Unfortunately, back in 1982 there wasn’t much call for a soccer reporter on the local paper in Navan. Indeed the week I joined the paper the football coverage consisted of one report on a Parkvilla first team game that stretched to three paragraphs, and a couple of bits and pieces from the Mid-Meath League that wouldn’t have filled a classified ad.
By the time I left, five years later, the Meath and District League was fully alive and kicking and over a broadsheet page worth of copy appeared in what was once a GAA dominated publication, but that’s a story for another day.
Early in the apprenticeship, in between making coffee and running to the shop, I was sent to cover the imminent death of the father of a local politician. Sensing the sympathetic support he would receive in the forthcoming elections, said politician insisted I wait in the family home until his father died, simply to ensure the news made the front page the next day.
With no mobile phones and no Internet in those far off days, it was vital that the kid from the paper stay around long enough to bring the news back down the hill in time for the edition. That’s why I was told to race down to Market Square just as soon as the poor man had drawn his final breath.
I was no further than the front gate when the call came to stop. Daddy had made a miraculous recovery and the story was lost in terms of immediate impact.
As it happened, the poor man didn’t die for some weeks by which stage I had made the decision – news was not a port of call for me.
I’m only telling you this story because of those events deep in the bowels of the Stade de France late on Friday night as the obituaries were being chiseled out for the golden generation of Irish rugby.
Never for a second when I opted for sport over news all those years ago did I believe that one day, or one night to be precise, I would find myself discussing marital problems and an alleged gambling habit with one of the finest rugby players of his generation just minutes after a lesson in World Cup belief and conviction from the tournament hosts.
Yet that’s exactly what happened as the midnight hour approached on Friday, and Ronan O’Gara sought refuge from the world of scurrilous rumor, counter rumor and allegations about his relationship with his wife Jessica and his fondness for a flutter or two.
Not an hour after the World Cup had come crashing down around him in a game France thoroughly deserved to win, O’Gara sought to put the record straight describing those who perpetrated the rumors as the lowest of the low.
Sadly the treatment of O’Gara, illustrated by stories printed in the French media but orchestrated by gossip mongers back at home, has not come as a surprise.
Sport in its purest form is no longer enough for a media that is now 24/7. We have to know who is doing what and to whom and why before we can digest and dissect anything as trivial as a rugby match.

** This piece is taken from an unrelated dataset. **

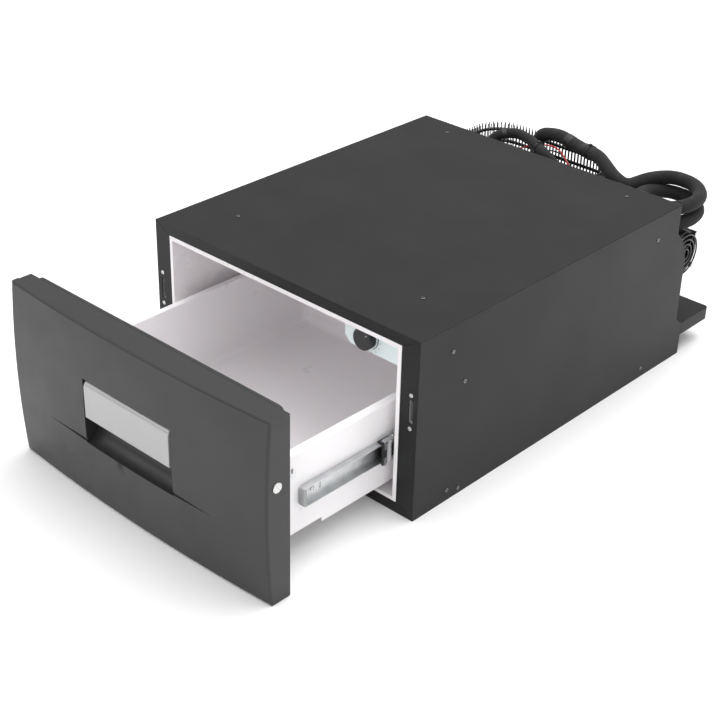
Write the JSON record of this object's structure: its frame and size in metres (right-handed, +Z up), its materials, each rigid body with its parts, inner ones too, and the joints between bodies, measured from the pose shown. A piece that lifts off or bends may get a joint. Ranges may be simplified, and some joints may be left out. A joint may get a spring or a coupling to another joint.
{
  "type": "compressor cooler fridge",
  "caption": "Pull-out drawer fridge: insulated steel cabinet, white tub on ball slides, latched bowed front, and an open rear tray with compressor, wire condenser and fan.",
  "frame": {"origin": "centre of the cabinet's underside, half way between its front plane and its rear edge", "axes": "+X to the right seen from the front, +Y to the rear, +Z up"},
  "size_m": [0.442, 0.8596, 0.242],
  "materials": {
    "cabinet_paint": "dark grey powder coat, satin",
    "zinc_sheet": "zinc-plated sheet",
    "liner_white": "vacuum-formed white, soft gloss",
    "tub_white": "moulded white, soft gloss",
    "foam": "rigid polyurethane foam",
    "black_screw": "blackened steel",
    "bright_steel": "zinc-plated, bright",
    "slide_steel": "rolled zinc-plated steel",
    "black_plastic": "moulded black",
    "plate_aluminium": "roll-bond plate",
    "pale_plastic": "pale moulded plastic",
    "switch_grey": "moulded grey",
    "copper": "drawn copper, slightly dulled",
    "black_enamel": "black enamel, semi-gloss",
    "foot_rubber": "matte",
    "brass_terminal": "plain",
    "hose_foam": "closed-cell foam, matte",
    "lead_red": "insulated wire",
    "lead_black": "insulated wire",
    "front_grey": "moulded dark grey, fine texture",
    "gasket_rubber": "soft profile",
    "handle_silver": "silver-grey lacquer, satin"
  },
  "bodies": {
    "cabinet": {"base_pan": "cabinet_paint", "compressor_base": "zinc_sheet", "compressor_shell": "black_enamel", "condenser_brackets": "zinc_sheet", "condenser_tube": "black_enamel", "condenser_wires": "black_enamel", "discharge_line": "copper", "evaporator": "plate_aluminium", "fan_bracket": "zinc_sheet", "fan_frame": "black_plastic", "fan_guard": "black_enamel", "fan_lead_black": "lead_black", "fan_lead_red": "lead_red", "fan_screws": "bright_steel", "filter_drier": "copper", "foot_bolts": "bright_steel", "front_frame": "cabinet_paint", "hose_ties": "black_plastic", "housing_screws": "black_screw", "insulation": "foam", "liner": "liner_white", "liquid_line": "copper", "loom_hose": "hose_foam", "outer_rail_screws": "bright_steel", "outer_rails": "slide_steel", "outer_wrap": "cabinet_paint", "power_module": "black_plastic", "rear_brackets": "cabinet_paint", "rear_panel": "zinc_sheet", "rubber_feet": "foot_rubber", "strike_plates": "zinc_sheet", "suction_hose": "hose_foam", "terminal_screws": "brass_terminal", "thermostat_box": "pale_plastic", "thermostat_probe": "copper", "thermostat_switch": "switch_grey", "unit_tray": "cabinet_paint", "zinc_screws": "bright_steel"},
    "drawer": {"front_cover": "front_grey", "front_panel": "liner_white", "front_foam": "foam", "gasket": "gasket_rubber", "tub": "tub_white", "front_screws": "bright_steel", "inner_rails": "slide_steel", "inner_rail_screws": "bright_steel", "rail_bumpers": "pale_plastic", "pivot_pins": "bright_steel", "handle_springs": "bright_steel"},
    "handle": {"handle": "handle_silver"},
    "latch": {"latch_shaft": "slide_steel", "latch_hooks": "slide_steel"},
    "ball_cage_right": {"ball_cage_right": "slide_steel", "cage_stop_right": "black_plastic", "balls_right": "bright_steel"},
    "ball_cage_left": {"ball_cage_left": "slide_steel", "cage_stop_left": "black_plastic", "balls_left": "bright_steel"},
    "thermostat_knob": {"thermostat_knob": "black_plastic"},
    "fan_rotor": {"fan_rotor": "black_plastic"}
  },
  "joints": [
    {"name": "drawer_slide", "type": "slide", "parent": "cabinet", "child": "drawer", "axis": [0, -1, 0], "range_m": [-0.188, 0.134]},
    {"name": "handle_pull", "type": "hinge", "parent": "drawer", "child": "handle", "pos_m": [0, -0.4846, 0.1575], "axis": [-1, 0, 0], "range_deg": [0, 15], "stiffness_Nm_per_rad": 0.8, "springref_deg": -14.32},
    {"name": "latch_turn", "type": "hinge", "parent": "drawer", "child": "latch", "pos_m": [0, -0.469, 0.151], "axis": [-1, 0, 0], "range_deg": [0, 20]},
    {"name": "cage_roll_right", "type": "slide", "parent": "cabinet", "child": "ball_cage_right", "axis": [0, -1, 0], "range_m": [-0.095, 0.068]},
    {"name": "cage_roll_left", "type": "slide", "parent": "cabinet", "child": "ball_cage_left", "axis": [0, -1, 0], "range_m": [-0.095, 0.068]},
    {"name": "thermostat_turn", "type": "hinge", "parent": "cabinet", "child": "thermostat_knob", "pos_m": [0.1205, -0.237, 0.1965], "axis": [0, -1, 0], "range_deg": [-45, 225]},
    {"name": "fan_spin", "type": "hinge", "parent": "cabinet", "child": "fan_rotor", "pos_m": [0.198, 0.292, 0.152], "axis": [1, 0, 0], "continuous": true}
  ],
  "couplings": [
    {"joint": "latch_turn", "follows": "handle_pull", "ratio": 1.295},
    {"joint": "cage_roll_right", "follows": "drawer_slide", "ratio": 0.5},
    {"joint": "cage_roll_left", "follows": "drawer_slide", "ratio": 0.5}
  ]
}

Those who make their living from sport, those who carry our national ambition on their shoulders, are there as cannon fodder for the sensationalists, sitting targets for the vultures, and there is nothing we can do about it.
We can hanker back for the good old days when sport was sport and rumor and gossip was something for down the pub, but we will never see those days again, and frankly we are all the poorer for it.
After standing in front of O’Gara late on Friday night and witnessing the hurt in his eyes at first hand, I no longer really care what happens against Argentina on Friday night.
Once upon a time it was only a game. Now professional sport is a weapon to batter and break good people like Ronan O’Gara and Stephen Staunton with.
I don’t like it but I can’t stop it. And it’s too late to take up life as a news reporter!